_INFORMATION SHOWN_:
==========
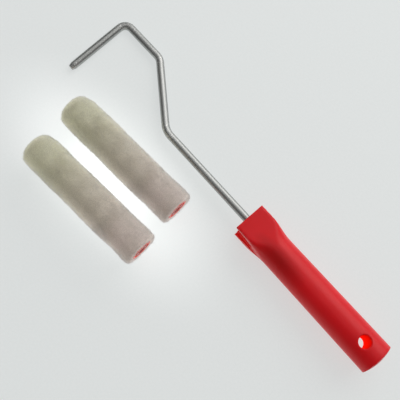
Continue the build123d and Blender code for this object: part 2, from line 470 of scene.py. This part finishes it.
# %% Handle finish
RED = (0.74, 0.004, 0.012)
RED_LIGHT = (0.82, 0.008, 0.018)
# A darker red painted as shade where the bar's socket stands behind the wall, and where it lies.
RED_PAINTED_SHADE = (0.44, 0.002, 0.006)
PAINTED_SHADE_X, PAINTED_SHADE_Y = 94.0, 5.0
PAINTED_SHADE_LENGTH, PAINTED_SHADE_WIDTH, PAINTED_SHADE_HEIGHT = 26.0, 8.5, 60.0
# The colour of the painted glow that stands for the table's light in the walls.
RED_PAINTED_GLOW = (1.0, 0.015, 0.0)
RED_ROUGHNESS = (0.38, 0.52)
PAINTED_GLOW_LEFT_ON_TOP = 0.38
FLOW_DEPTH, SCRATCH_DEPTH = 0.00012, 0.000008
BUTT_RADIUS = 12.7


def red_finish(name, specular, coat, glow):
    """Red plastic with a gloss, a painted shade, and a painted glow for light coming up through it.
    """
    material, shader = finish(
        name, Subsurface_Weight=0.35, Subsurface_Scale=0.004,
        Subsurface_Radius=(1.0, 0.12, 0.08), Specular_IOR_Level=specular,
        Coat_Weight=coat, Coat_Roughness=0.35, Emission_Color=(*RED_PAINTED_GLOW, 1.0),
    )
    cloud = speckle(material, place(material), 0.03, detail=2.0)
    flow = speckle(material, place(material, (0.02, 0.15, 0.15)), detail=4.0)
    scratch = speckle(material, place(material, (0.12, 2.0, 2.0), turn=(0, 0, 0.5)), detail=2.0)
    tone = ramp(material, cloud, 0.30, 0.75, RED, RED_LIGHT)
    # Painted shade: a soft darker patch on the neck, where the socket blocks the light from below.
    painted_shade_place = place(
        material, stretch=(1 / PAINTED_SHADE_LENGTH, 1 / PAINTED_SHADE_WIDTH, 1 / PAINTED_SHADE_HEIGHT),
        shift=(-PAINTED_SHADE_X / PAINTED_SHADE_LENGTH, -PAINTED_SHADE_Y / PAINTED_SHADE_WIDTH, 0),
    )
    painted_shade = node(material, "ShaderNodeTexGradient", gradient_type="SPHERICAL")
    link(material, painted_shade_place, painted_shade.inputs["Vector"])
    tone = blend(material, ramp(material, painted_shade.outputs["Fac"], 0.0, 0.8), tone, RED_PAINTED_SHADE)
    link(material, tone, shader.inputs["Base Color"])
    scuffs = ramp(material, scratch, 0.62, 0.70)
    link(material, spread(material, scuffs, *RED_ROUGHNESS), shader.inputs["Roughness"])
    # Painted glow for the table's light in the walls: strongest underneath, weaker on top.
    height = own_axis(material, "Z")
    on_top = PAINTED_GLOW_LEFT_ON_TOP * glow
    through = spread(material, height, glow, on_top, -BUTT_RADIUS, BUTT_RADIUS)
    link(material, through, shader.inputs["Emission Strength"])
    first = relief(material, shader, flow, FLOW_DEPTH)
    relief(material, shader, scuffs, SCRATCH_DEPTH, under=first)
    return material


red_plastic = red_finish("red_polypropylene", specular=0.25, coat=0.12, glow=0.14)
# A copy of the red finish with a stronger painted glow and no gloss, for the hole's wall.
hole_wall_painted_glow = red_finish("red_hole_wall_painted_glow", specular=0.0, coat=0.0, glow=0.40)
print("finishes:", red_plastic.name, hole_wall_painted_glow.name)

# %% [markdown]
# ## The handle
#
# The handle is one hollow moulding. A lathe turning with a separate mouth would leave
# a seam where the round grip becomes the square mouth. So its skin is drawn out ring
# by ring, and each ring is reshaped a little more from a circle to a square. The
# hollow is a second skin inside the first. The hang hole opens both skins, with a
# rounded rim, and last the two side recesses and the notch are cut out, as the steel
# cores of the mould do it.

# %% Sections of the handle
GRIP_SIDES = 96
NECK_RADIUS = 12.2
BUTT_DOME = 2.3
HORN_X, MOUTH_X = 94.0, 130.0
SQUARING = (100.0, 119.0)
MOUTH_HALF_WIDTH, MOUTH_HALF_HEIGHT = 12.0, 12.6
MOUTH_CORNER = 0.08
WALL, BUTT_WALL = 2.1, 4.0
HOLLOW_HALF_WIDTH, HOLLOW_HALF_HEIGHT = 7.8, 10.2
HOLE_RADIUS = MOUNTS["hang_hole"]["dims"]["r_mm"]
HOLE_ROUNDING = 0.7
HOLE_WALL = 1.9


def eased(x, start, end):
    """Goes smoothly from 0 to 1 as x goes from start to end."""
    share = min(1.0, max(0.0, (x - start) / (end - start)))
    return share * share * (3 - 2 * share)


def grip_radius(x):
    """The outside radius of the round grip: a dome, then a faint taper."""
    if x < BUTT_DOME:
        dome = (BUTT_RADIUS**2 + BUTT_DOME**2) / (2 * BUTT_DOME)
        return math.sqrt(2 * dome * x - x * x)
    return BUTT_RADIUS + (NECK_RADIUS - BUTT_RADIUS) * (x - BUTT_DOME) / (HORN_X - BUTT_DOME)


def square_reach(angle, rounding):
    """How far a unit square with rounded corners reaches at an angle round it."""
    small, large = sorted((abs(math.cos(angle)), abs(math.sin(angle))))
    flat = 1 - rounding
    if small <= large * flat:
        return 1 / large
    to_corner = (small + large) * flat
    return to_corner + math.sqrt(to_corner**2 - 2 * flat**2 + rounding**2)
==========
_THE TASK_: Recopy all the lines exactly as they appear.

_WRITTEN RESPONSE_:
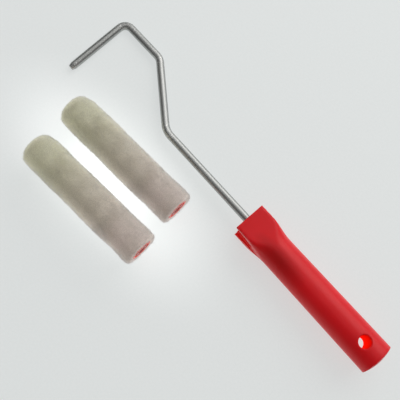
Continue the build123d and Blender code for this object: part 2, from line 470 of scene.py. This part finishes it.
# %% Handle finish
RED = (0.74, 0.004, 0.012)
RED_LIGHT = (0.82, 0.008, 0.018)
# A darker red painted as shade where the bar's socket stands behind the wall, and where it lies.
RED_PAINTED_SHADE = (0.44, 0.002, 0.006)
PAINTED_SHADE_X, PAINTED_SHADE_Y = 94.0, 5.0
PAINTED_SHADE_LENGTH, PAINTED_SHADE_WIDTH, PAINTED_SHADE_HEIGHT = 26.0, 8.5, 60.0
# The colour of the painted glow that stands for the table's light in the walls.
RED_PAINTED_GLOW = (1.0, 0.015, 0.0)
RED_ROUGHNESS = (0.38, 0.52)
PAINTED_GLOW_LEFT_ON_TOP = 0.38
FLOW_DEPTH, SCRATCH_DEPTH = 0.00012, 0.000008
BUTT_RADIUS = 12.7


def red_finish(name, specular, coat, glow):
    """Red plastic with a gloss, a painted shade, and a painted glow for light coming up through it.
    """
    material, shader = finish(
        name, Subsurface_Weight=0.35, Subsurface_Scale=0.004,
        Subsurface_Radius=(1.0, 0.12, 0.08), Specular_IOR_Level=specular,
        Coat_Weight=coat, Coat_Roughness=0.35, Emission_Color=(*RED_PAINTED_GLOW, 1.0),
    )
    cloud = speckle(material, place(material), 0.03, detail=2.0)
    flow = speckle(material, place(material, (0.02, 0.15, 0.15)), detail=4.0)
    scratch = speckle(material, place(material, (0.12, 2.0, 2.0), turn=(0, 0, 0.5)), detail=2.0)
    tone = ramp(material, cloud, 0.30, 0.75, RED, RED_LIGHT)
    # Painted shade: a soft darker patch on the neck, where the socket blocks the light from below.
    painted_shade_place = place(
        material, stretch=(1 / PAINTED_SHADE_LENGTH, 1 / PAINTED_SHADE_WIDTH, 1 / PAINTED_SHADE_HEIGHT),
        shift=(-PAINTED_SHADE_X / PAINTED_SHADE_LENGTH, -PAINTED_SHADE_Y / PAINTED_SHADE_WIDTH, 0),
    )
    painted_shade = node(material, "ShaderNodeTexGradient", gradient_type="SPHERICAL")
    link(material, painted_shade_place, painted_shade.inputs["Vector"])
    tone = blend(material, ramp(material, painted_shade.outputs["Fac"], 0.0, 0.8), tone, RED_PAINTED_SHADE)
    link(material, tone, shader.inputs["Base Color"])
    scuffs = ramp(material, scratch, 0.62, 0.70)
    link(material, spread(material, scuffs, *RED_ROUGHNESS), shader.inputs["Roughness"])
    # Painted glow for the table's light in the walls: strongest underneath, weaker on top.
    height = own_axis(material, "Z")
    on_top = PAINTED_GLOW_LEFT_ON_TOP * glow
    through = spread(material, height, glow, on_top, -BUTT_RADIUS, BUTT_RADIUS)
    link(material, through, shader.inputs["Emission Strength"])
    first = relief(material, shader, flow, FLOW_DEPTH)
    relief(material, shader, scuffs, SCRATCH_DEPTH, under=first)
    return material


red_plastic = red_finish("red_polypropylene", specular=0.25, coat=0.12, glow=0.14)
# A copy of the red finish with a stronger painted glow and no gloss, for the hole's wall.
hole_wall_painted_glow = red_finish("red_hole_wall_painted_glow", specular=0.0, coat=0.0, glow=0.40)
print("finishes:", red_plastic.name, hole_wall_painted_glow.name)

# %% [markdown]
# ## The handle
#
# The handle is one hollow moulding. A lathe turning with a separate mouth would leave
# a seam where the round grip becomes the square mouth. So its skin is drawn out ring
# by ring, and each ring is reshaped a little more from a circle to a square. The
# hollow is a second skin inside the first. The hang hole opens both skins, with a
# rounded rim, and last the two side recesses and the notch are cut out, as the steel
# cores of the mould do it.

# %% Sections of the handle
GRIP_SIDES = 96
NECK_RADIUS = 12.2
BUTT_DOME = 2.3
HORN_X, MOUTH_X = 94.0, 130.0
SQUARING = (100.0, 119.0)
MOUTH_HALF_WIDTH, MOUTH_HALF_HEIGHT = 12.0, 12.6
MOUTH_CORNER = 0.08
WALL, BUTT_WALL = 2.1, 4.0
HOLLOW_HALF_WIDTH, HOLLOW_HALF_HEIGHT = 7.8, 10.2
HOLE_RADIUS = MOUNTS["hang_hole"]["dims"]["r_mm"]
HOLE_ROUNDING = 0.7
HOLE_WALL = 1.9


def eased(x, start, end):
    """Goes smoothly from 0 to 1 as x goes from start to end."""
    share = min(1.0, max(0.0, (x - start) / (end - start)))
    return share * share * (3 - 2 * share)


def grip_radius(x):
    """The outside radius of the round grip: a dome, then a faint taper."""
    if x < BUTT_DOME:
        dome = (BUTT_RADIUS**2 + BUTT_DOME**2) / (2 * BUTT_DOME)
        return math.sqrt(2 * dome * x - x * x)
    return BUTT_RADIUS + (NECK_RADIUS - BUTT_RADIUS) * (x - BUTT_DOME) / (HORN_X - BUTT_DOME)


def square_reach(angle, rounding):
    """How far a unit square with rounded corners reaches at an angle round it."""
    small, large = sorted((abs(math.cos(angle)), abs(math.sin(angle))))
    flat = 1 - rounding
    if small <= large * flat:
        return 1 / large
    to_corner = (small + large) * flat
    return to_corner + math.sqrt(to_corner**2 - 2 * flat**2 + rounding**2)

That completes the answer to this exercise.